Table 3: What disaster risk reduction can contribute towards meeting the MDGs

MDG
Examples of what risk reduction can contribute
1. Eradicatee extreme poverty and hunger
  • Disaster risk reduction and MDG1 are interdependent. Reducing livelihood vulnerability to natural hazards is key both to eradicating income poverty and improving equity, and to improving food security and reducing hunger. Reducing disaster impacts on the macroeconomy will promote growth, fiscal stability and state
    service provision, with particular benefits for the poor.
  • Disaster risk reduction and MDG1 share common strategies and tools: this overlap means that giving development more security from natural hazard can be very costeffective.
2. Achieve universal
primary education
  • In hazard-prone areas, the case for building schools and encouraging attendance becomes much stronger if buildings are safe and students and teachers are trained in emergency preparedness. Promoting safer structures may encourage better maintenance even in non-disaster times.
  • Reduced vulnerability will allow households to invest in priorities other than mere survival. Education is often a high priority. Girls (as 60% of non-attendees) may benefit disproportionately.
3. Promote
gender equality
and empower
women
  • Better risk reduction will help protect women from disproportionate disaster impacts.
  • Collective action to reduce risk by households and communities provides entry points for women (and other marginalised social groups) to organise for other purposes too, providing a catalyst for economic and social empowerment.
4. Reduce child
mortality
  • Disaster risk reduction will help protect children from direct deaths and injuries during hazard events (as exemplified in Box 5, p.24), and will lower mortality from diseases related to malnutrition and poor water and sanitation following disasters.
  • Health infrastructure and personnel in hazard-prone areas will be better protected. This may also promote better maintenance of infrastructure.
5. Improve maternal health
  • Disaster-related illness and injury will be reduced.
  • Improved household livelihood and food security will lower women’s workloads and improve family nutrition.
  • Health infrastructure and personnel in hazard-prone areas will be better protected. This may also promote better maintenance of infrastructure.
6. Combat HIV/AIDS,
malaria and other diseases
  • Public health risks, e.g. from flood waters, will be reduced, and nutrition and health status improved, boosting resistance to epidemic disease.
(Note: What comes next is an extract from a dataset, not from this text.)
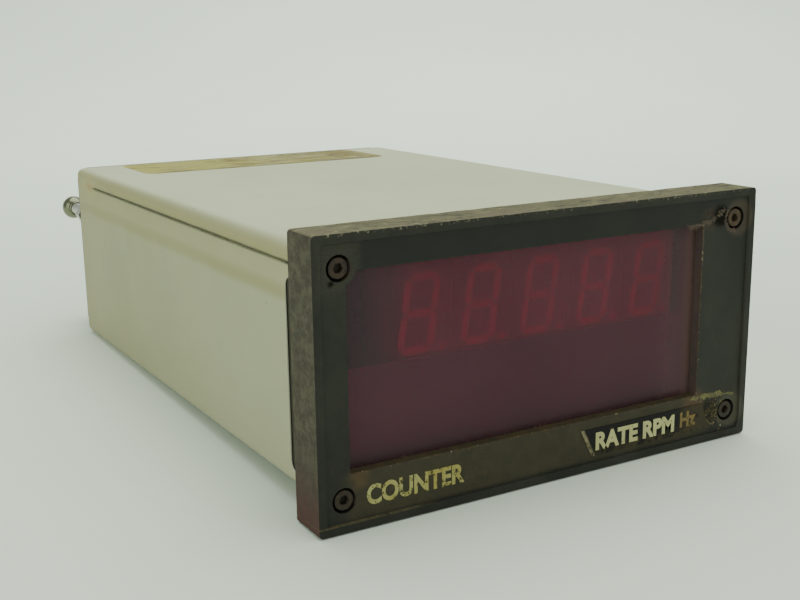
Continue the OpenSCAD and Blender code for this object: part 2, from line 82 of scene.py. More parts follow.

  • Fewer disasters will free up social sector budgets for human development.
  • Livelihood security will reduce the need to resort to work in the sex industry.
  • Community organisations and networks working in disaster risk reduction are a
    resource for family and community health promotion, and visa versa.
7. Ensure
environmental
sustainability
  • Reduced disaster-related migration into urban slums and reduced damage to urban infrastructure will improve urban environments.
  • An emphasis on governance for risk reduction and more secure livelihoods will help curb rural and urban environmental degradation.
  • Risk reduction partnerships that include community level actors and concerns will offer more sustainable infrastructure planning, and enable expansion of private sector contributions to reducing disasters.
  • Housing is a key livelihood asset for the urban poor. Disaster risk reduction
    programmes that prioritise housing will also help preserve livelihoods.
8. Develop a global
partnership for development
  • Creating an international governance regime to reduce risk from climate change and other disasters will help overcome disparities in national negotiating weight.
  • Efforts to build equal global partnerships for risk reduction will have particular relevance for small island developing states and HIPCs.
  • Disaster risk reduction initiatives could promote better public-private partnerships.
ALL MDGS
  • Reducing disaster impacts will free up resources, including ODA, to meet MDGs.